Lofland stressed that the Junior ROTC program is not an enlistment tool, nor does the Air Force pressure her to funnel cadets toward military recruiters—though she’s happy to help cadets make that connection, if they have an interest.

“Obviously, there might be some residual spin-off” in the form of enlistment, she said, “but what Congress felt when they set up [the first Junior ROTC, an Army program] in 1916 was that the secondary schools needed some sort of a program that would show leadership, citizenship and community service. And Congress thought, why don’t we take the tenets of military leadership, put it in a Junior ROTC environment and put it in high schools, and allow them to learn about good leadership, good management and academic rigor?”

Serratore noted that “hopefully some people try to pursue their career into the Air Force or other branches of the military because they’ve gone through this program. They’re certainly aware of it, and get a taste of what it would be like.”

Lofland said opportunities to master self-discipline, leadership skills and academics are the real attractors to the program.

Students also embrace the community service, camaraderie and team-building aspects of the program, she said.

One way the Junior ROTC will serve the community in coming weeks will be a cleanup effort at Linden Park in Union City March 22. She said cadets will clean up windblown trash and may help with spring planting and the installation of birdhouses.

Cadets have the opportunity to travel to such aerospace science landmarks like the Kennedy Space Center in Florida, above.
Cadets have the opportunity to travel to such aerospace science landmarks like the Kennedy Space Center in Florida, above.

Another impetus to enrollment is the opportunity cadets have to take unique field trips to “get a greater understanding of the big world outside of Naugatuck,” Lofland said.

“They like to do things that are different, that they don’t find in another elective at the high school,” she added. “The Air Force encourages us to take what they call ‘curriculum in action’ trips to various aerospace science industries”—which have included Sikorsky, the New England Air Museum in Hartford, the Kennedy Space Center, Washington D.C., the United States Military Academy and the Naval Submarine Base in New London.

Some cadets are also participating in a trip to Hawaii later this month, during which they will lodge on an active military base and “get a full flavor of what it’s like on a military installation,” Lofland said. They’ll also review the role of the attack on Pearl Harbor in the U.S. entry into World War II, tour Hickam Air Force base, which was bombed during the attack, and visit the U.S.S. Arizona memorial.

“They’ll be … learning about the Air Force mission and about how important the Pacific Rim is, in terms of global studies, Lofland said. “They’ll understand more about the U.S. involvement in that area, our bases in that area, China, Japan, and the economic, political and historical backdrop to the Pacific Rim: Why we need bases there. Why we are active there. Why it’s an incredibly important theater of operations. That’s what they’ll learn.”

And why is the Pacific Rim an important area in terms of military strategy?

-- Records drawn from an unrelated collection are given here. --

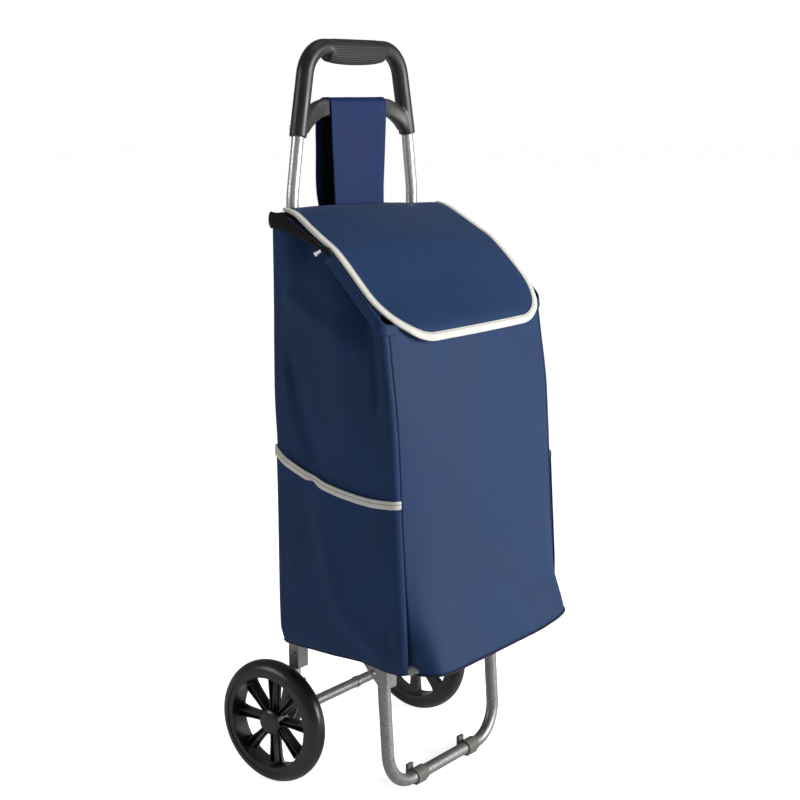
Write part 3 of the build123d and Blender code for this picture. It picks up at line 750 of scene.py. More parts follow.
def fix(piece: bpy.types.Object, fixing: Fixing) -> bpy.types.Object:
    """Tie a finished piece to the frame and report it."""
    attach(piece, fixing.body)
    if fixing.nodes:
        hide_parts(*fixing.nodes)
    if fixing.folds:
        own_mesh(piece)
    LOG.info("piece %s: %d faces on %s", piece.name, len(piece.data.polygons), fixing.body)
    return piece


# --- Studio -------------------------------------------------------------------------------------


@dataclass(frozen=True)
class SoftLight:
    """Square studio light."""

    name: str
    place: tuple[float, float, float]
    aim: tuple[float, float, float]
    size: float
    power: float


@dataclass(frozen=True)
class Studio:
    """Pale floor, even surroundings, soft lights and the camera."""

    eye: tuple[float, float, float] = (-1.6963, -1.2287, 0.8607)
    yaw: float = 35.91
    pitch: float = 10.28
    roll: float = -0.34
    lens: float = 74.77
    floor_size: float = 60.0
    floor_glow: float = 0.72
    ambient: float = 0.22
    lights: tuple[SoftLight, ...] = (
        SoftLight("key", (1.5, -3.4, 1.10), (0, 0, 0.45), 1.6, 200.0),
        SoftLight("rim", (-2.4, 1.6, 1.5), (0, 0, 0.6), 0.9, 26.0),
        SoftLight("top", (0.6, -0.6, 3.2), (0, 0, 0.5), 1.6, 7.0),
    )

    def build(self) -> None:
        """Set up everything round the trolley."""
        self.make_camera()
        self.make_floor()
        self.make_surroundings()
        for light in self.lights:
            self.make_light(light)
        bpy.context.scene.view_settings.view_transform = "Standard"

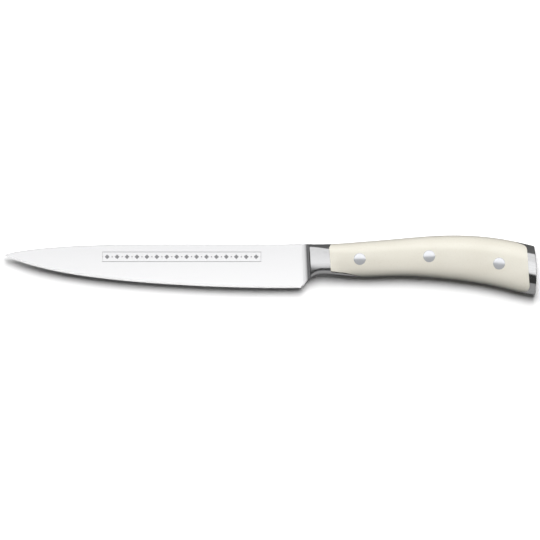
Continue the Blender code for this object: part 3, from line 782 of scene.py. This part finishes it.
def handleStations():
    steps, clear, rim = handle["stationSteps"], handle["clearOfBox"], handle["buttRimRadius"]
    turns = spread(0, math.pi / 2, steps["fillet"])
    along = [-filletRadius * (1 - math.sin(turn)) for turn in turns] + [0.0]
    along += spread(handle["shoulderBreak"], jointX, steps["bolster"])
    along += spread(jointX, frontX, steps["frontGrip"])
    along += spread(frontX, rearX, steps["grip"])
    along += spread(rearX, buttX - rim, steps["rearGrip"])
    stations = [(x, clear) for x in along]
    for i in range(steps["rim"] + 1):
        turn = math.pi * handle["buttRimTurn"] * i / steps["rim"]
        stations.append((buttX - rim * (1 - math.sin(turn)), clear + rim * (1 - math.cos(turn))))
    return stations + [(stations[-1][0], stations[-1][1] + handle["buttFlatEdge"])]


def makeGroundSurface(name):
    # one outer surface, shared by the bolster, the cap, the scales and the rivets' heads
    rings = [handleSection(x, inset) for x, inset in handleStations()]
    verts, faces = skinRings(rings)
    size = len(rings[0])
    half = size // 2
    for first in (0, size * (len(rings) - 1)):
        faces += capStrips(first, size, half)
        faces.append((first + half - 1, first + half, first + half + 1))
    piece = newPiece(name, verts, faces)
    smoothByAngle(piece, handle["smoothAngle"])
    return piece


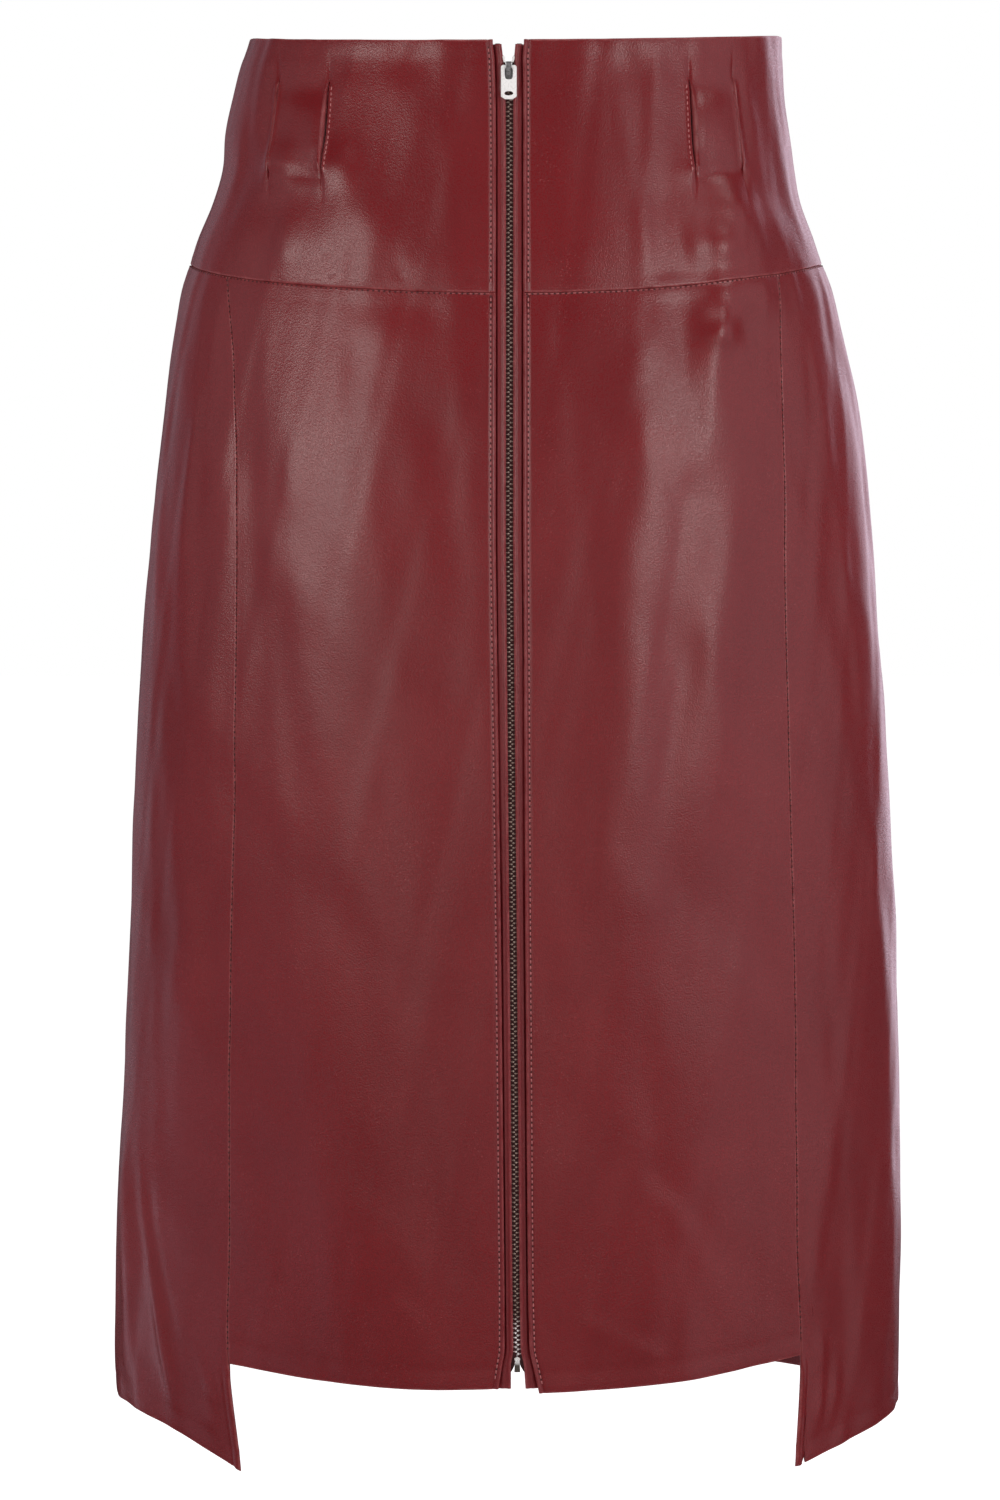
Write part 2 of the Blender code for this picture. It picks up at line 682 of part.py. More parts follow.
def build():
    clear_scene()
    leather = new_material("leather", LEATHER, 0.42)
    facing = new_material("facing_leather", FACING_LEATHER, 0.45)
    nickel = new_material("nickel", NICKEL, 0.22, 1.0)
    dark_metal = new_material("dark_metal", DARK_METAL, 0.35, 1.0)

    for side, word in ((-1, "left"), (1, "right")):
        front_yoke(f"yoke_front_{word}", side, leather)
        lines = [beside(front_seam(side), -side), beside_zip(side, "edge_gap")]
        if side > 0:
            lines.reverse()
        panel(f"front_panel_{word}", lines, [FRONT_COLUMNS], below(yoke_seam), front_hem(side), leather)
        lines = [beside(front_seam(side), side), beside(back_seam(side), -side)]
        if side < 0:
            lines.reverse()
        panel(f"side_panel_{word}", lines, [SIDE_COLUMNS], below(yoke_seam), long_hem, leather)
        zip_facing(f"zip_facing_{word}", side, facing)
        zip_top_stop(f"zip_top_stop_{word}", side, nickel)

    lines = [beside(back_seam(1), 1), round_the_back(beside(back_seam(-1), -1))]
    panel("back_panel", lines, [BACK_COLUMNS], below(yoke_seam), long_hem, leather)
    lines = [beside(side_seam(1), 1), round_the_back(beside(side_seam(-1), -1))]
    columns = [BACK_YOKE_COLUMNS]
    panel("yoke_back", lines, columns, waist_edge, above(yoke_seam), leather, rows=BACK_YOKE_ROWS)
    zip_chain(dark_metal)
    zip_slider(dark_metal)
    zip_pull(nickel)
    zip_end_box(dark_metal)


build()
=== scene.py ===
"""The looks of the leather skirt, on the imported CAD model.

Units are metres, +Z is up and the front faces -Y. The origin is the centre of the waist. Left
is -X and right is +X, as seen from the front. An angle goes round the skirt from centre front:
90 degrees is the right side, 180 the back. Lengths in the rows given to in_mm are millimetres.
"""

import math
from collections import namedtuple

import bpy
import numpy as np
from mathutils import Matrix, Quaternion, Vector


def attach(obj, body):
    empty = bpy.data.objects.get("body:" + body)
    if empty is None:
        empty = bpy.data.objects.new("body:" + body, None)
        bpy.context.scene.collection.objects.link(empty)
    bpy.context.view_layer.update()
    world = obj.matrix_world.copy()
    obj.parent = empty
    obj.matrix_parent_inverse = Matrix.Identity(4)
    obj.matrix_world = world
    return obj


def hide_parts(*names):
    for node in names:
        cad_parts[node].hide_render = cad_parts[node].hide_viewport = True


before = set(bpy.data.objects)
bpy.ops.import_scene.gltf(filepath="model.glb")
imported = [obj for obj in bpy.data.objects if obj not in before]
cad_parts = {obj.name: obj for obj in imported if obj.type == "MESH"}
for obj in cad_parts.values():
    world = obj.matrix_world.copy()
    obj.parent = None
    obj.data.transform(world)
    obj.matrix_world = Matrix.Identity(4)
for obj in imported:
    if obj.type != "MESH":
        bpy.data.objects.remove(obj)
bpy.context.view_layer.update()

BODY = "skirt"
SIDES = ((-1, "left"), (1, "right"))


def in_mm(names, plain, *rows):
    """Rows of named values, lengths from millimetres; plain names the columns with no length."""
    row_kind = namedtuple("Row", names)
    lengths = [name not in plain.split() for name in row_kind._fields]
    return [row_kind(*(value / 1000 if length else value for value, length in zip(row, lengths)))
            for row in rows]


# ---- the skirt's form, as in the CAD

WALL = 0.0015
FACING_OUT = -0.0018
FACING_WALL = 0.0013
FACING_UNDERLAP = 0.008
FACING_BOTTOM = -0.6506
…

“One word,” she said: “China.”

Lofland teaches social, global and cultural studies in the program, while Morrone teaches leadership and management. They also encourage students to pursue “careers in science, technology, engineering and mathematics, the classic stem courses,” Lofland said. “Stem is really very, very much on all of our minds as educators so we can compete in the global arena for talent and technology.”

Students in the Junior ROTC program take courses in aerospace studies, which can either count as a social studies elective or an ROTC elective, Serratore said. All NHS students must complete two required social studies courses and one elective in that subject area.

The aerospace studies courses cover the history of aviation, global and cultural studies, the science of flight and space exploration.

Cadets also participate in after-school physical training, including drills which culminate in drill competitions.

Serratore said participation in the ROTC is beneficial to cadets’ academic lives and to the school as a whole.

“Let’s put it this way,” he said. “While they’re in that program, and while they have that uniform on, everything is ‘Yes sir’ and ‘No sir.’ The way they address people, the classroom procedures they have in place, it has to have a carryover effect on other areas. … We look at ways to infuse some of the traits of the ROTC into the general population, because respect is certainly a big topic we have at this school and having schools demonstrate that. The ROTC people are a model of what that should look like. The more people that get involved in that program, I think, the better.”